> Set task
Extract every line of the material below and reproduce it faithfully.

> Data extract

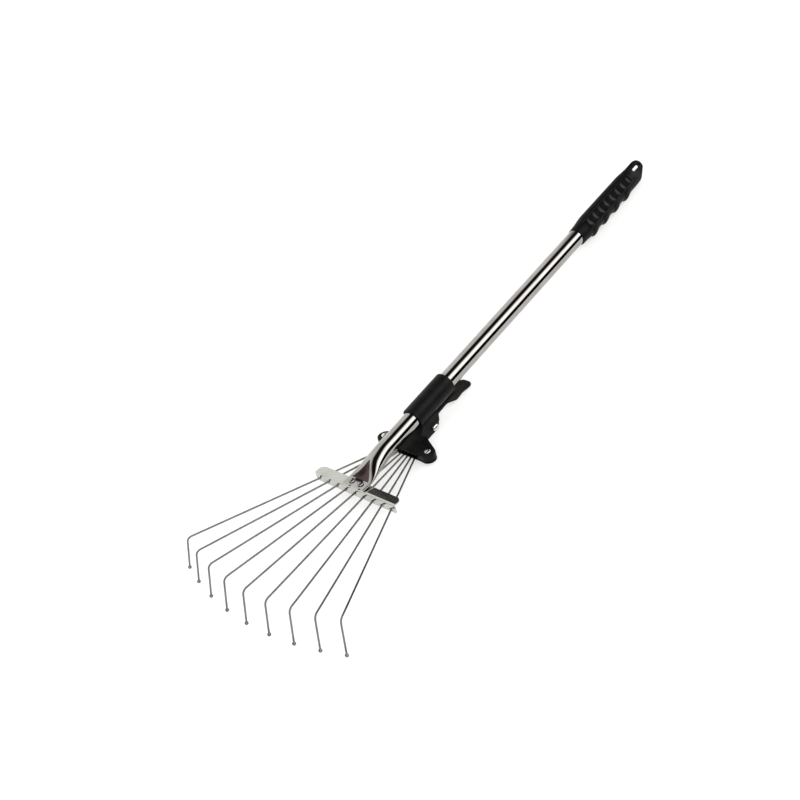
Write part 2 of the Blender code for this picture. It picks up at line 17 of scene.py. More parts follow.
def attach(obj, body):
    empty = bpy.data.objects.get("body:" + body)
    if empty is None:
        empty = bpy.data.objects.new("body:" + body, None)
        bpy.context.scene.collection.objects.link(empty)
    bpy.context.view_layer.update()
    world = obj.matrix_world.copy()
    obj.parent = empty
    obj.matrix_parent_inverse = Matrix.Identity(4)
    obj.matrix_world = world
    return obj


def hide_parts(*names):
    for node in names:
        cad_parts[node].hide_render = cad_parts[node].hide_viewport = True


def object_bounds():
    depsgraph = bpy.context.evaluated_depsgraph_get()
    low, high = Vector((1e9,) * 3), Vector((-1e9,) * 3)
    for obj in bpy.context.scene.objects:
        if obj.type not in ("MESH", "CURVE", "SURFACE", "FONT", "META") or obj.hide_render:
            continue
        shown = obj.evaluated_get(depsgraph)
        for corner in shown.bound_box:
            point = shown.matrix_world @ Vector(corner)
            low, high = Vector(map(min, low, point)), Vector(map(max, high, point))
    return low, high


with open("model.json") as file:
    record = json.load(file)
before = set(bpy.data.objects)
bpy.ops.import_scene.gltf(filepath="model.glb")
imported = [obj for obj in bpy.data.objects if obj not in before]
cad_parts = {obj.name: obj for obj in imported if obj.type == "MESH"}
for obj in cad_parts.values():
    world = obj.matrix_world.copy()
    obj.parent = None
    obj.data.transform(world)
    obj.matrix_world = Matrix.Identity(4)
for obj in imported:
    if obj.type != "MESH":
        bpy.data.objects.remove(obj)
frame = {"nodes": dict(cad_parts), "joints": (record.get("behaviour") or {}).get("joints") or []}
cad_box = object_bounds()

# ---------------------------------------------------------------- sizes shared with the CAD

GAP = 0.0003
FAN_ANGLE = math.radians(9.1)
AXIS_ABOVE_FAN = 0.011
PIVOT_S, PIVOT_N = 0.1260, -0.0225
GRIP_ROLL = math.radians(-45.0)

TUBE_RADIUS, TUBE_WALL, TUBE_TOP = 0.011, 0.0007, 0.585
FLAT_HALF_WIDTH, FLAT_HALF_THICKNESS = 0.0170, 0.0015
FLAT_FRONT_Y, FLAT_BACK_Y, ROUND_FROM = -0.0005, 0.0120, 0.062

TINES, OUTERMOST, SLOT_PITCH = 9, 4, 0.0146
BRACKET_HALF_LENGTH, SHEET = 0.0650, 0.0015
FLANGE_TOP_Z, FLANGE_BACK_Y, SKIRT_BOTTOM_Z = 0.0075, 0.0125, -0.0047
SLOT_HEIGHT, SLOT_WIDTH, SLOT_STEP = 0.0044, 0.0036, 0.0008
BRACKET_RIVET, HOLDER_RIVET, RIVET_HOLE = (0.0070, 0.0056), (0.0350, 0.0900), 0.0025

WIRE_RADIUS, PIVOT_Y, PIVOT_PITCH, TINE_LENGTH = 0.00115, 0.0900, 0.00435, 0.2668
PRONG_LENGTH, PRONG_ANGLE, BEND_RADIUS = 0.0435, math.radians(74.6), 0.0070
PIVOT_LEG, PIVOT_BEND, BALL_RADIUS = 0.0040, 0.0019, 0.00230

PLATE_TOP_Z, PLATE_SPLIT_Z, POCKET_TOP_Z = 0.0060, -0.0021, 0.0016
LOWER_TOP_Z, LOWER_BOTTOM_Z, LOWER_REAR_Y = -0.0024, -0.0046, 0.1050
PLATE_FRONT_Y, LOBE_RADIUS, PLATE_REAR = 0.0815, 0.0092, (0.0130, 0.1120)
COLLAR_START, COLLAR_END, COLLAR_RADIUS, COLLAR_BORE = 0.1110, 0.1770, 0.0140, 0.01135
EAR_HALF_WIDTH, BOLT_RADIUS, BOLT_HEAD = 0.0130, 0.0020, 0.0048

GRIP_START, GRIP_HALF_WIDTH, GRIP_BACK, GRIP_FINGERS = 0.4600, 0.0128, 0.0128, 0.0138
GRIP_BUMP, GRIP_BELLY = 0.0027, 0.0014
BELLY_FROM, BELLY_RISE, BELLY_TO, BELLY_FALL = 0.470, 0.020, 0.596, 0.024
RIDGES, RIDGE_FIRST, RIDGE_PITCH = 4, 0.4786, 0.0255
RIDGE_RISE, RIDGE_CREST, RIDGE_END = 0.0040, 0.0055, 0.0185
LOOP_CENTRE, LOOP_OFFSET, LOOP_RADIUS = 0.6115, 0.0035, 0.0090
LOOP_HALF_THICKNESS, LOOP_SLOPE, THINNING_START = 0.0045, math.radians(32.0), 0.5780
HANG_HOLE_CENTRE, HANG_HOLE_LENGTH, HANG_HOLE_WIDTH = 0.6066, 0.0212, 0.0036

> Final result
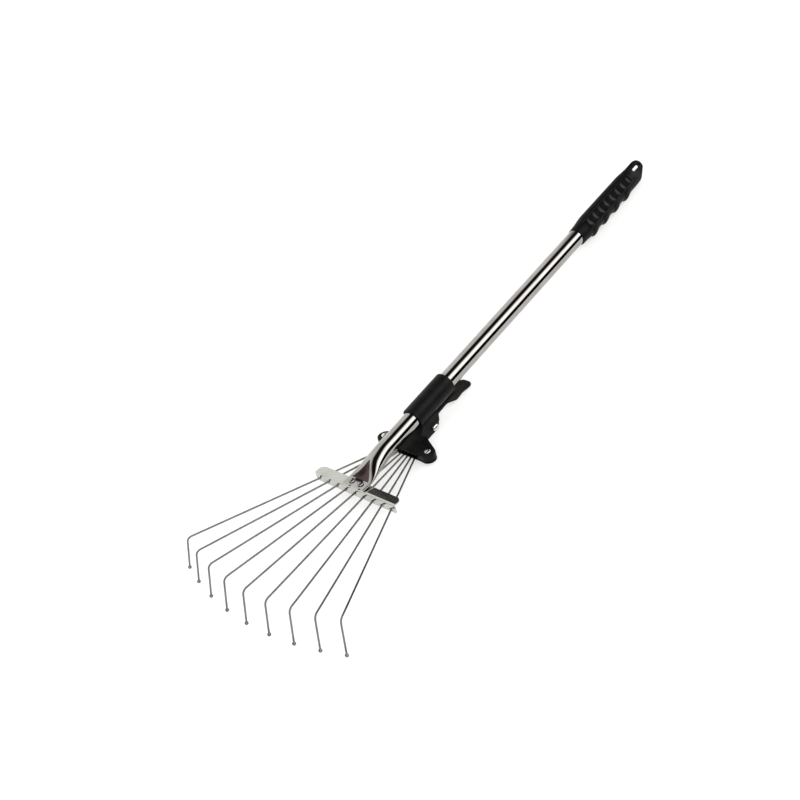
Write part 2 of the Blender code for this picture. It picks up at line 17 of scene.py. More parts follow.
def attach(obj, body):
    empty = bpy.data.objects.get("body:" + body)
    if empty is None:
        empty = bpy.data.objects.new("body:" + body, None)
        bpy.context.scene.collection.objects.link(empty)
    bpy.context.view_layer.update()
    world = obj.matrix_world.copy()
    obj.parent = empty
    obj.matrix_parent_inverse = Matrix.Identity(4)
    obj.matrix_world = world
    return obj


def hide_parts(*names):
    for node in names:
        cad_parts[node].hide_render = cad_parts[node].hide_viewport = True


def object_bounds():
    depsgraph = bpy.context.evaluated_depsgraph_get()
    low, high = Vector((1e9,) * 3), Vector((-1e9,) * 3)
    for obj in bpy.context.scene.objects:
        if obj.type not in ("MESH", "CURVE", "SURFACE", "FONT", "META") or obj.hide_render:
            continue
        shown = obj.evaluated_get(depsgraph)
        for corner in shown.bound_box:
            point = shown.matrix_world @ Vector(corner)
            low, high = Vector(map(min, low, point)), Vector(map(max, high, point))
    return low, high


with open("model.json") as file:
    record = json.load(file)
before = set(bpy.data.objects)
bpy.ops.import_scene.gltf(filepath="model.glb")
imported = [obj for obj in bpy.data.objects if obj not in before]
cad_parts = {obj.name: obj for obj in imported if obj.type == "MESH"}
for obj in cad_parts.values():
    world = obj.matrix_world.copy()
    obj.parent = None
    obj.data.transform(world)
    obj.matrix_world = Matrix.Identity(4)
for obj in imported:
    if obj.type != "MESH":
        bpy.data.objects.remove(obj)
frame = {"nodes": dict(cad_parts), "joints": (record.get("behaviour") or {}).get("joints") or []}
cad_box = object_bounds()

# ---------------------------------------------------------------- sizes shared with the CAD

GAP = 0.0003
FAN_ANGLE = math.radians(9.1)
AXIS_ABOVE_FAN = 0.011
PIVOT_S, PIVOT_N = 0.1260, -0.0225
GRIP_ROLL = math.radians(-45.0)

TUBE_RADIUS, TUBE_WALL, TUBE_TOP = 0.011, 0.0007, 0.585
FLAT_HALF_WIDTH, FLAT_HALF_THICKNESS = 0.0170, 0.0015
FLAT_FRONT_Y, FLAT_BACK_Y, ROUND_FROM = -0.0005, 0.0120, 0.062

TINES, OUTERMOST, SLOT_PITCH = 9, 4, 0.0146
BRACKET_HALF_LENGTH, SHEET = 0.0650, 0.0015
FLANGE_TOP_Z, FLANGE_BACK_Y, SKIRT_BOTTOM_Z = 0.0075, 0.0125, -0.0047
SLOT_HEIGHT, SLOT_WIDTH, SLOT_STEP = 0.0044, 0.0036, 0.0008
BRACKET_RIVET, HOLDER_RIVET, RIVET_HOLE = (0.0070, 0.0056), (0.0350, 0.0900), 0.0025

WIRE_RADIUS, PIVOT_Y, PIVOT_PITCH, TINE_LENGTH = 0.00115, 0.0900, 0.00435, 0.2668
PRONG_LENGTH, PRONG_ANGLE, BEND_RADIUS = 0.0435, math.radians(74.6), 0.0070
PIVOT_LEG, PIVOT_BEND, BALL_RADIUS = 0.0040, 0.0019, 0.00230

PLATE_TOP_Z, PLATE_SPLIT_Z, POCKET_TOP_Z = 0.0060, -0.0021, 0.0016
LOWER_TOP_Z, LOWER_BOTTOM_Z, LOWER_REAR_Y = -0.0024, -0.0046, 0.1050
PLATE_FRONT_Y, LOBE_RADIUS, PLATE_REAR = 0.0815, 0.0092, (0.0130, 0.1120)
COLLAR_START, COLLAR_END, COLLAR_RADIUS, COLLAR_BORE = 0.1110, 0.1770, 0.0140, 0.01135
EAR_HALF_WIDTH, BOLT_RADIUS, BOLT_HEAD = 0.0130, 0.0020, 0.0048

GRIP_START, GRIP_HALF_WIDTH, GRIP_BACK, GRIP_FINGERS = 0.4600, 0.0128, 0.0128, 0.0138
GRIP_BUMP, GRIP_BELLY = 0.0027, 0.0014
BELLY_FROM, BELLY_RISE, BELLY_TO, BELLY_FALL = 0.470, 0.020, 0.596, 0.024
RIDGES, RIDGE_FIRST, RIDGE_PITCH = 4, 0.4786, 0.0255
RIDGE_RISE, RIDGE_CREST, RIDGE_END = 0.0040, 0.0055, 0.0185
LOOP_CENTRE, LOOP_OFFSET, LOOP_RADIUS = 0.6115, 0.0035, 0.0090
LOOP_HALF_THICKNESS, LOOP_SLOPE, THINNING_START = 0.0045, math.radians(32.0), 0.5780
HANG_HOLE_CENTRE, HANG_HOLE_LENGTH, HANG_HOLE_WIDTH = 0.6066, 0.0212, 0.0036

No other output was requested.